Twenty of the nation’s 211 ethanol plants shut down indefinitely, while another 15 were shut down temporarily because of the drought, according to a by The Associated Press.
Ethanol plants in the driest sections of the country were the ones most likely to shut down because of a shortage of corn. Even if the facility could get corn, it was expensive.
Production nationwide dropped from 13.9 billion gallons of ethanol in 2011 to 13.3 billion in 2012, the first decline since 1996, according to
Companies that buy ethanol to blend with gasoline have tapped some of their reserves, increasing the demand for ethanol.
Ethanol producers in northeast South Dakota have fared better than in more drought-stricken areas. Access to corn, as well as slightly cheaper corn, have made a difference. While profit margins for ethanol plants plummeted in 2012, area ethanol plants kept producing.
In fact, many plants pushed production to pick up the slack from plants that went off-line. Both Glacial Lakes and Redfield Energy continue to produce as much ethanol as possible.
“We have been pushing the limits and continue to set new production records at both our plants,” said Seurer.
The Glacial Lakes plants in Mina and Watertown are designed to produce a maximum of 100 million gallons of ethanol a year. With refinements to equipment and processes, both plants are now producing between 115 million to 120 million gallons a year, he said.
Redfield Energy has also been pushing production. The plant, designed to produce 50 million gallons a year, is producing about 60 million, Hitchcock said.

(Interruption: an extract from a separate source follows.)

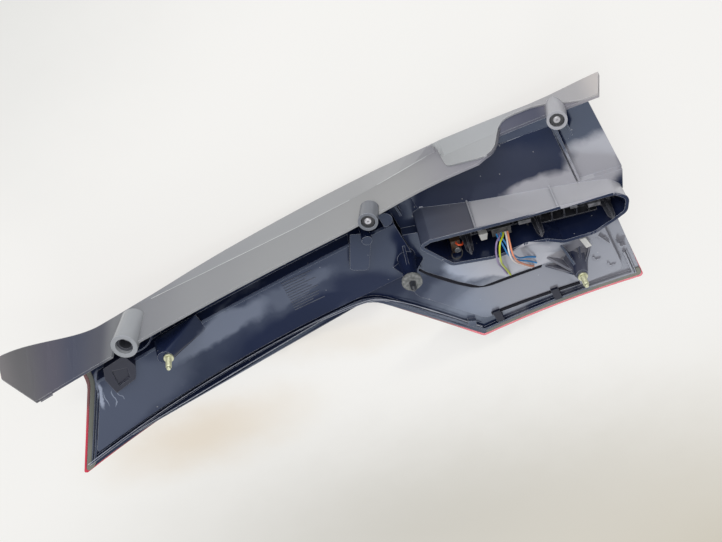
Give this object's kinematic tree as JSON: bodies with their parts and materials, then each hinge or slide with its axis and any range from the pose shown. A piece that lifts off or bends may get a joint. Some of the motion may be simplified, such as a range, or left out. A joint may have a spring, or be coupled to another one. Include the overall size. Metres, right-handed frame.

Glacial Lakes has been using much of its income to pay down debt, Seurer said.
The cooperative has reduced its debt by $100 million in the past four years, he said. After the 2008 crisis in the ethanol industry, the plant issued a capital call to its members. At one time, the Glacial Lakes was in debt $170 million, Seurer said. Now that number is less than $70 million.
“We have placed a high priority in chewing down that debt,” he said.
Glacial Lakes employs 45 to 50 workers at its Mina plant and the same number at its Watertown plant. Another 20 administrative staff members are involved with both plants.
The plants grind about 1.6 million bushels of corn a week for a total of 84 million bushels a year.
“There is no doubt that ethanol plants have a significant impact on our economy,” Seurer said.
Looking ahead to the next few months, the ethanol picture is more uncertain, ethanol managers say. Some of the plants that went offline, such as a Poet Biorefining plant in Macon, Mo., have come back online, increasing nationwide production.
Brazil, a major producer of ethanol, had a good sugar cane and corn crop, according to USDA reports. That reduces potential export markets for U.S. companies.
“A lot of it is going to depend on the weather,” Hitchcock said. “If we get a good fall crop, that will reduce the price of corn.”
Seurer said the ethanol industry is unpredictable and can change quickly.
“There are two factors we can’t control: Mother Nature and the commodities market,” he said. “We will just patiently wait and see what happens.”